Yishi Shi is a professor and PhD supervisor in opto-electronic engineering at University of Chinese Academy of Sciences, China. He received his PhD in optics from University of Chinese Academy of Sciences in 2008 and completed a postdoc in opto-electronic engineering in 2010. His current research focuses on opto-electronic information, artificial intelligence, and optical imaging.

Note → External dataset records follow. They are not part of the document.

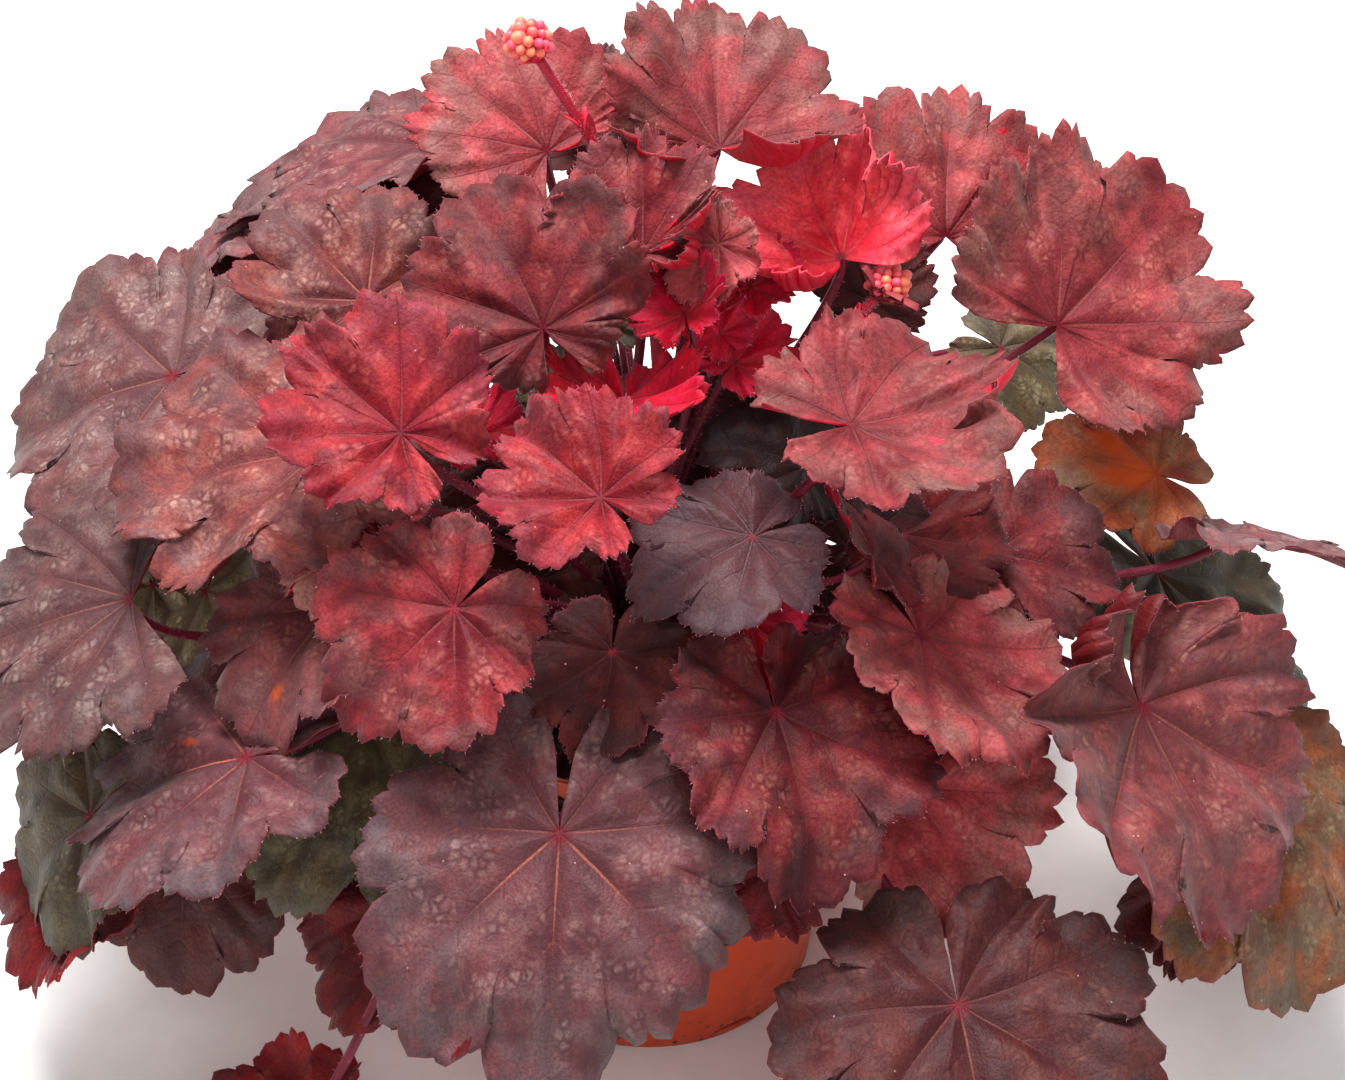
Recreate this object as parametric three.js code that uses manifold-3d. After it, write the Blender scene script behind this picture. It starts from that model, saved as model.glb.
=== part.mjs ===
// A heuchera (coral bells) in a round plastic nursery pot. Millimetres, +Z up.
// The origin is the centre of the pot's underside, on the surface that the pot stands on.
// The front of the plant, where the largest leaf hangs over the rim, is the -Y side.
//
// A leaf is one solid: a lobed, toothed blade on its leaf stalk. It is described by the point
// where the stalk joins the blade, by the way that the blade faces and by the way that its
// middle lobe points. All leaf stalks fan out of one woody crown, which sits in the soil.

import * as THREE from 'three';
import { mergeVertices } from 'three/addons/utils/BufferGeometryUtils.js';
import Module from 'manifold-3d';

const wasm = await Module();
wasm.setup();

// ---- driving dimensions ----------------------------------------------------------------

const CLEARANCE = 0.3; // between pieces that touch

const POT_HEIGHT = 120;
const POT_RIM_RADIUS = 65;
const POT_FOOT_RADIUS = 50;
const POT_WALL = 1.8;
const POT_FLOOR = 2.4;
const COLLAR_HEIGHT = 13;
const COLLAR_STEP = 2.2;
const COLLAR_FLARE = 1;
const ROUND_SIDES = 24;
const DRAIN_SLOTS = 6;
const DRAIN_WIDTH = 16;
const DRAIN_HEIGHT = 4.5;
const DRAIN_ARCH_SIDES = 8;

const SOIL_TOP = 108;
const SOIL_CROWNING = 3; // rise of the soil towards the crown
const SOIL_SHRINKAGE = 0.45; // gap between the soil and the pot's wall

const CROWN_RADIUS = 21;
const CROWN_SOCKET_DEPTH = 22;
const CROWN_DOME_HEIGHT = 15;
const CROWN_SIDES = 24;
const CROWN_DOME_STEPS = 6;
const CROWN_FOOT_RADIUS = 15;
const CROWN_FOOT_HEIGHT = 7;

const BLADE_THICKNESS = 0.9;
const BLADE_LENGTHENING = 0.3; // the middle lobe's share over the mean size, and the sinus's under it
const LOBE_PITCH = 47.5; // mean angle from one lobe's main vein to the next
const LOBE_CENTRES = [0, 48, 95, 144]; // angles of the lobes' main veins, on each side
const LOBE_BORDERS = [24, 72, 118, 175]; // angles of the notches between them; the last is the sinus
const LOBE_NOTCH = 0.17;
const NOTCH_SHARPNESS = 2.2;
const TOOTH_DEPTH = 0.05;
const TOOTH_UNEVENNESS = 0.5;
const BASAL_ROUNDING = 0.4; // how far the two lobes beside the sinus are rounded off
const INNER_RING = 0.52;
const SMALL_BLADE = 37; // below this size a lobe has fewer teeth
const BIG_WAVES = 5; // round the margin
const SMALL_WAVES = 8;
const SMALL_WAVE_SHARE = 0.6;

const STALK_RADIUS = 1.5;
const SPROUT_STALK_RADIUS = 1.1;
const SPROUT_SIZE = 22; // blades below this size stand on the thinner stalks
const STALK_SIDES = 4;
const STALK_STEPS = 5;
const STALK_INSET = 0.09; // the stalk meets the blade this far along its middle vein, as a share of size
const STALK_BASE_RISE = 32; // elevation of a level stalk's foot on the crown
const STALK_RISE_GAIN = 0.62; // and how far that follows the leaf's own height
const STALK_RISE_RANGE = [14, 86];
const STALK_LIFT = 14; // it sets off this much steeper than straight out of the crown
const STALK_LIFT_RANGE = [48, 88];
const STALK_FIRST_PULL = 0.4; // pulls on the curve, as shares of its length
const LOW_LEAF = { z: 100, under: 0.1, behind: 0.26 };
const HIGH_LEAF = { z: 180, under: 0.24, behind: 0.06 };

const FLOWER_STALK_RADIUS = 1.6;
const FLOWER_STALK_SIDES = 6;
const FLOWER_STALK_STEPS = 9;
const BUDS = 12; // on each head
const BUD_SHARE = 0.42; // of the head's radius
const BUD_CORE_SHARE = 0.85;
const HEAD_SEAT_SHARE = 1.2; // the stalk ends this far from the middle of its head

// ---- small tools -------------------------------------------------------------------------

const radians = THREE.MathUtils.degToRad;

// A repeatable random number from 0 to 1, the same for the same two whole numbers.
function draw(seed, index) {
  const s = Math.sin(seed * 127.1 + index * 311.7) * 43758.5453;
  return s - Math.floor(s);
}

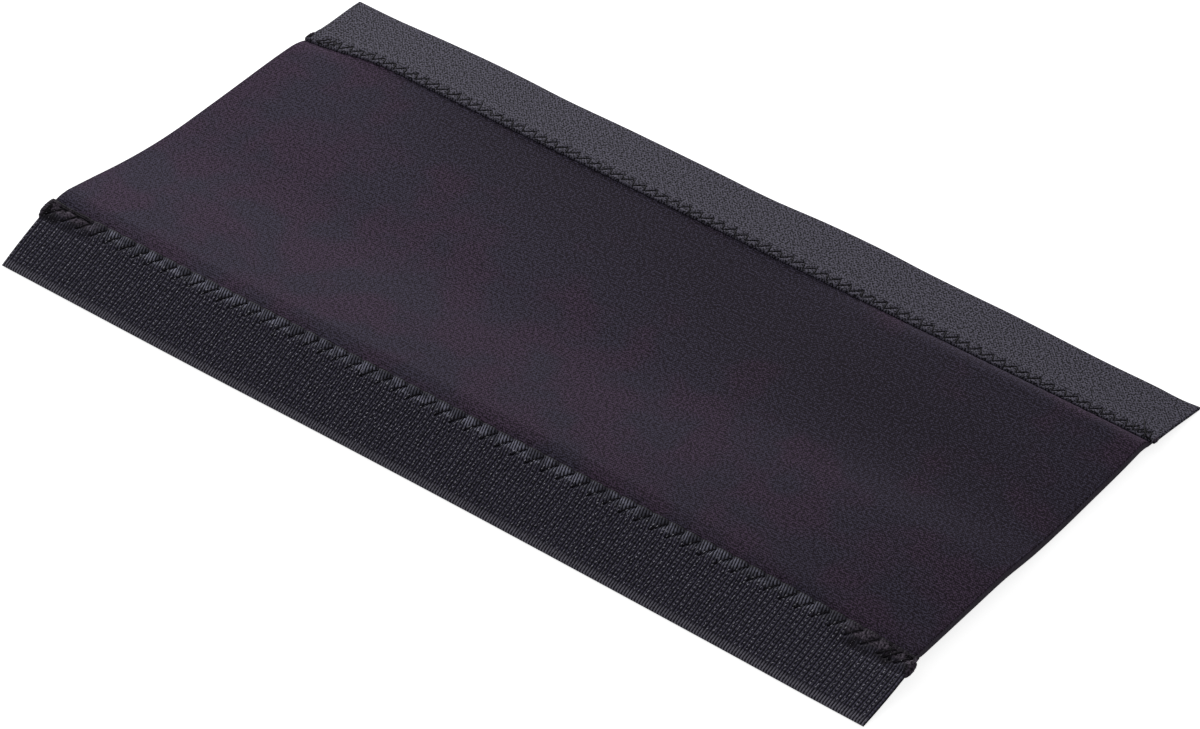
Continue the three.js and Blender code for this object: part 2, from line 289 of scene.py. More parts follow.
# %% World and soft box
WALL_LIGHT = 0.35
BOX_AT, BOX_SIZE, BOX_POWER = (-0.72, 0.67, 0.48), 0.6, 10.0
world = bpy.data.worlds.new("pale_studio")
scene.world = world
world.use_nodes = True
sky = world.node_tree
sky.nodes.clear()
path = add_node(sky, "LightPath")
camera_ray, glossy_ray = path.outputs["Is Camera Ray"], path.outputs["Is Glossy Ray"]
clear_ray = path.outputs["Is Transmission Ray"]
seen = add_node(sky, "Math", {0: camera_ray, 1: glossy_ray}, operation="MAXIMUM")
seen = add_node(sky, "Math", {0: seen, 1: clear_ray}, operation="MAXIMUM")
walls = add_node(sky, "Background", {"Color": "#ffffff", "Strength": WALL_LIGHT})
white = add_node(sky, "Background", {"Color": "#ffffff", "Strength": 1.0})
either = add_node(sky, "MixShader", {0: seen, 1: walls, 2: white})
add_node(sky, "OutputWorld", {"Surface": either})

soft_box = bpy.data.objects.new("soft_box", bpy.data.lights.new("soft_box", "AREA"))
soft_box.data.energy, soft_box.data.size = BOX_POWER, BOX_SIZE
soft_box.location = BOX_AT
soft_box.rotation_euler = (-Vector(BOX_AT)).to_track_quat("-Z", "Y").to_euler()
scene.collection.objects.link(soft_box)
print("soft box is", round(Vector(BOX_AT).length, 2), "m from the middle of the wrap")

# %% [markdown]
# The floor is white card. Its own light for camera rays lifts it to plain white, and
# the shade that the wrap throws on it still shows, because that light is only added.

# %% Floor
FLOOR_HALF, FLOOR_DROP, CARD_GLOW = 3.0, 0.00005, 0.8
floor_mesh = bpy.data.meshes.new("floor")
signs = [(-1, -1), (1, -1), (1, 1), (-1, 1)]
corners = [(a * FLOOR_HALF, b * FLOOR_HALF, -FLOOR_DROP) for a, b in signs]
floor_mesh.from_pydata(corners, [], [(0, 1, 2, 3)])
floor = bpy.data.objects.new("floor", floor_mesh)
scene.collection.objects.link(floor)
card, tree = new_material("white_card")
matt = add_node(tree, "BsdfDiffuse", {"Color": "#e6e6e6"})
camera_ray = add_node(tree, "LightPath").outputs["Is Camera Ray"]
glow = add_node(tree, "Math", {0: camera_ray, 1: CARD_GLOW}, operation="MULTIPLY")
lift = add_node(tree, "Emission", {"Strength": glow})
both = add_node(tree, "AddShader", {0: matt, 1: lift})
add_node(tree, "OutputMaterial", {"Surface": both})
floor_mesh.materials.append(card)
print("floor is", 2 * FLOOR_HALF, "m square")

# %% [markdown]
# Cloth patterns follow the cloth, not the room, so each mesh carries its flat cutting
# plan as a UV map, in metres: u runs along the wrap and v across the piece. A material
# reads that plan in millimetres, so its patterns are given in real sizes. Nylon and
# polyester have an IOR near 1.5. Threads scatter most of the mirror-like part away, so
# the specular level of cloth is set well below a solid plastic's.

# %% Read the cutting plan
FLAT = "flat"
NYLON_IOR = 1.53


def cutting_plan(tree):
    """Where a point of the cloth was on the flat piece, in millimetres."""
    plan = add_node(tree, "UVMap", uv_map=FLAT)
    return add_node(tree, "VectorMath", {0: plan, "Scale": 1 / MM}, operation="SCALE")


print("cloth materials read the UV map", FLAT)

# %% [markdown]
# The panel's faces are nylon jersey bonded to the foam. Jersey is a fine weft knit: its
# stitches look like rows of small V shapes, here drawn 0.7 mm wide, a little coarser than
# real so that they show, under a fuzz of loose fibre. Dye makes faint clouds in it, plum
# in some places and blue-grey in others. Painted light makes it a little paler towards
# the left end, and painted shade makes it darker to the right and darker and greyer in a
# broad slanting band near the loop seam. Its fibres are matt with a weak sheen.

# %% Nylon jersey
jersey, tree = new_material("nylon_jersey_knit")
flat = cutting_plan(tree)
along, across, _ = add_node(tree, "SeparateXYZ", {0: flat}).outputs
WALE, COURSE = 0.7, 0.6
column = add_node(tree, "Math", {0: along, 1: WALE}, operation="DIVIDE")
lean = add_node(tree, "Math", {0: column, 1: 0.5}, operation="PINGPONG")
row = add_node(tree, "Math", {0: across, 1: 1 / COURSE, 2: lean}, operation="MULTIPLY_ADD")
row = add_node(tree, "Math", {0: row, 1: 2 * math.pi}, operation="MULTIPLY")
stitch = add_node(tree, "Math", {0: row}, operation="SINE")
fuzz = add_node(tree, "TexNoise", {"Vector": flat, "Scale": 1.8, "Detail": 2.0, "Roughness": 0.6})
knit = add_node(tree, "Math", {0: stitch, 1: 0.08, 2: fuzz}, operation="MULTIPLY_ADD")
print("jersey: V stitches", WALE, "by", COURSE, "mm")

# %% Painted light and shade on the jersey
# Painted light makes the left end paler, and painted shade makes the right end darker.
PAINTED_LIGHT_AT_LEFT, PAINTED_SHADE_AT_RIGHT, SHADE_BAND_DEPTH = 0.06, -0.3, -0.4  # added to the tone
SHADE_BAND_AT, SHADE_BAND_SLANT, SHADE_BAND_HALF = 81.0, 0.2, 38.0  # the band of painted shade, in mm
painted_shading = add_node(tree, "MapRange", {
    "Value": along, "From Min": -HALF, "From Max": HALF,
    "To Min": PAINTED_LIGHT_AT_LEFT, "To Max": PAINTED_SHADE_AT_RIGHT})
# A slanting band of painted shade near the loop seam, faded out towards both ends.
aslant = add_node(tree, "Math", {0: along, 1: SHADE_BAND_SLANT, 2: across}, operation="MULTIPLY_ADD")
away = add_node(tree, "Math", {0: aslant, 1: SHADE_BAND_AT}, operation="SUBTRACT")
away = add_node(tree, "Math", {0: away}, operation="ABSOLUTE")
shade_band = add_node(tree, "MapRange", {
    "Value": away, "From Max": SHADE_BAND_HALF, "To Min": SHADE_BAND_DEPTH, "To Max": 0.0},
    interpolation_type="SMOOTHSTEP")
onset = add_node(tree, "MapRange", {
    "Value": along, "From Min": -HALF, "From Max": -HALF / 2}, interpolation_type="SMOOTHSTEP")
ending = add_node(tree, "MapRange", {
    "Value": along, "From Min": HALF / 2, "From Max": HALF, "To Min": 1.0, "To Max": 0.4},
    interpolation_type="SMOOTHSTEP")
for share in (onset, ending):
    shade_band = add_node(tree, "Math", {0: shade_band, 1: share}, operation="MULTIPLY")
painted_shading = add_node(tree, "Math", {0: painted_shading, 1: shade_band}, operation="ADD")
tone = add_node(tree, "MapRange", {
    "Value": knit, "From Min": 0.435, "From Max": 0.565}, clamp=False)
tone = add_node(tree, "Math", {0: tone, 1: painted_shading}, operation="ADD", use_clamp=True)
print("the nap is flattest", SHADE_BAND_AT, "mm from the hook seam, at mid length")

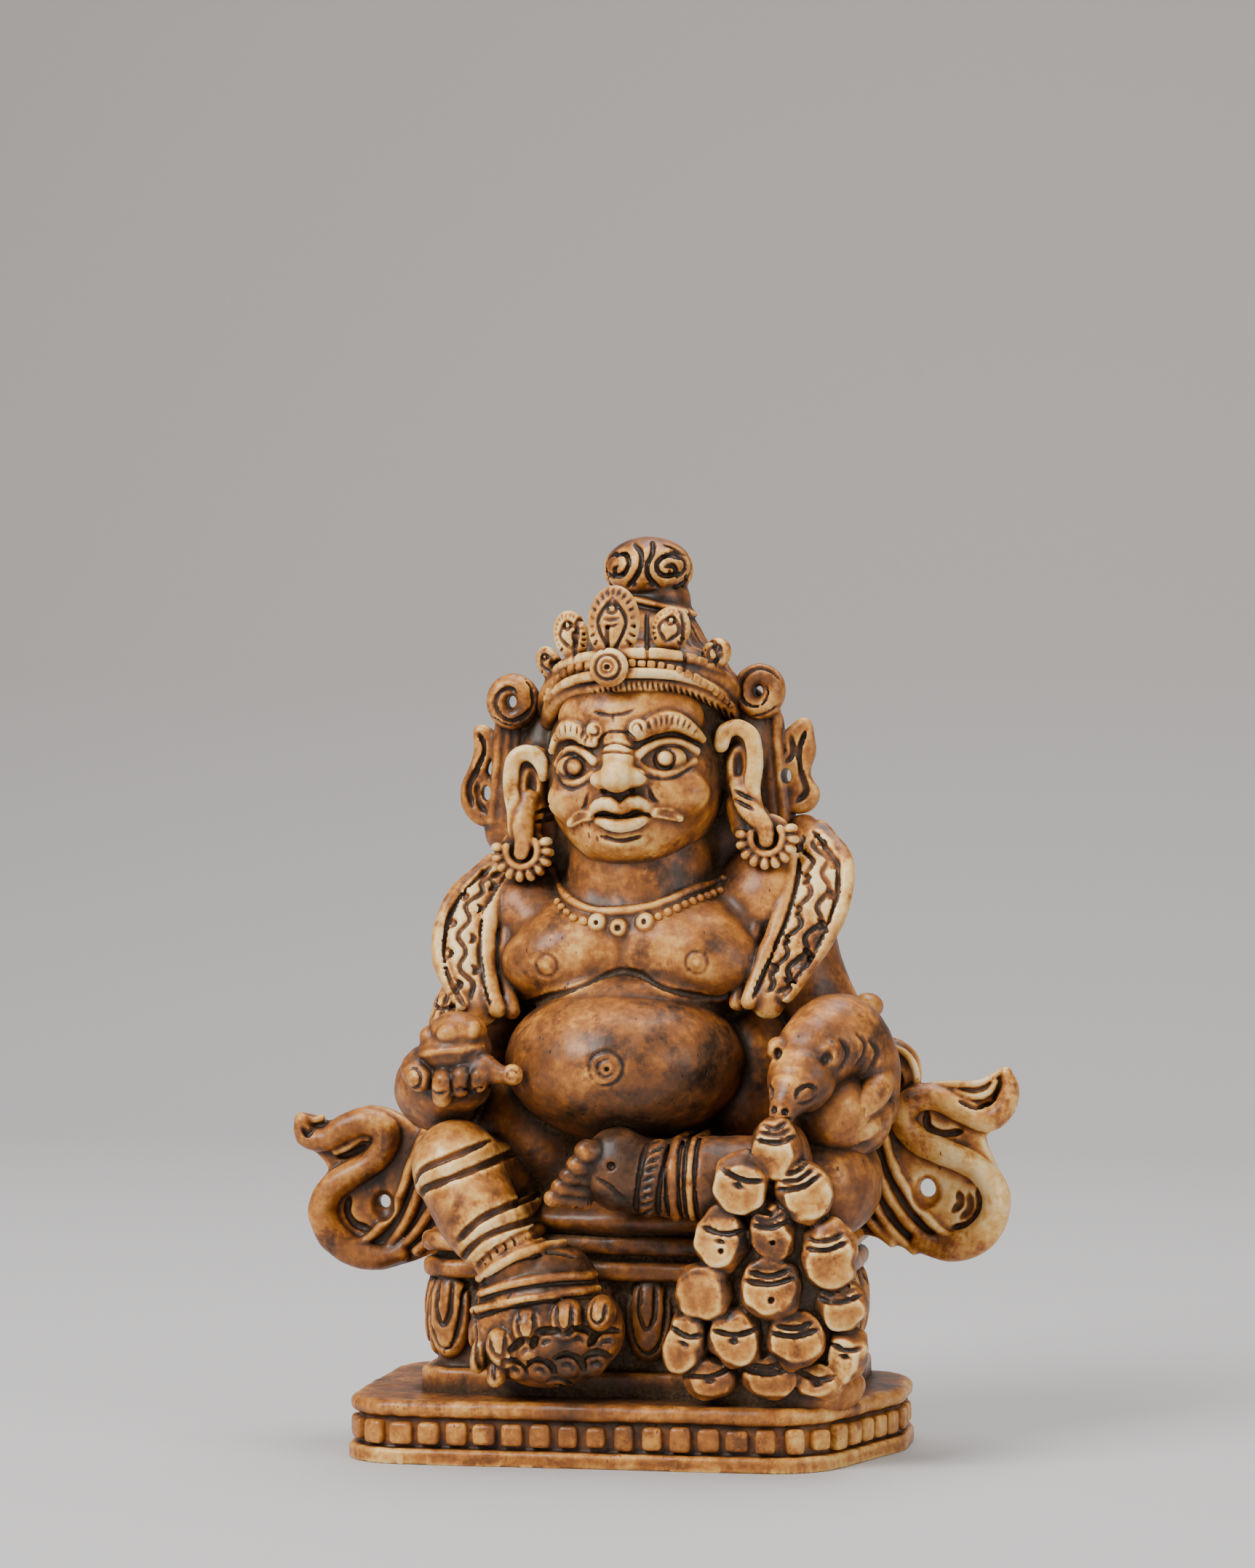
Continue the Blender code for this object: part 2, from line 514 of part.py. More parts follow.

An Pan is an associate professor and a principal investigator at XIOPM, CAS, China, and the head of the Pioneering Interdiscipline Center of the State Key Laboratory of Transient Optics and Photonics. He received his BE degree in electronic science and technology from Nanjing University of Science and Technology (NJUST), China, in 2014, and he obtained his PhD in optical engineering at XIOPM, CAS, China, in 2020. He was a visiting graduate at Bar-Ilan University, Israel, in 2016 and California Institute of Technology (Caltech), USA, from 2018 to 2019, respectively. He focuses on the computational optical imaging and biophotonics area and is among the first to work on Fourier ptychography. He was selected as the 2024 Optica Ambassador and is the winner of the 2021 Forbes China 30 Under 30 List, 2021 Excellent Doctoral Dissertation of CAS, 2020 Special President Award of CAS, 2019 OSA Boris P. Stoicheff Memorial Scholarship, the 1st Place Poster Award of the 69th Lindau Nobel Laureate Meetings in Germany (Lindau Scholar), and 2017 SPIE Optics and Photonics Education Scholarship. He has published 40 peer-reviewed journal papers and is a referee for more than 40 peer-reviewed journals. He is an early career member of Optica and SPIE.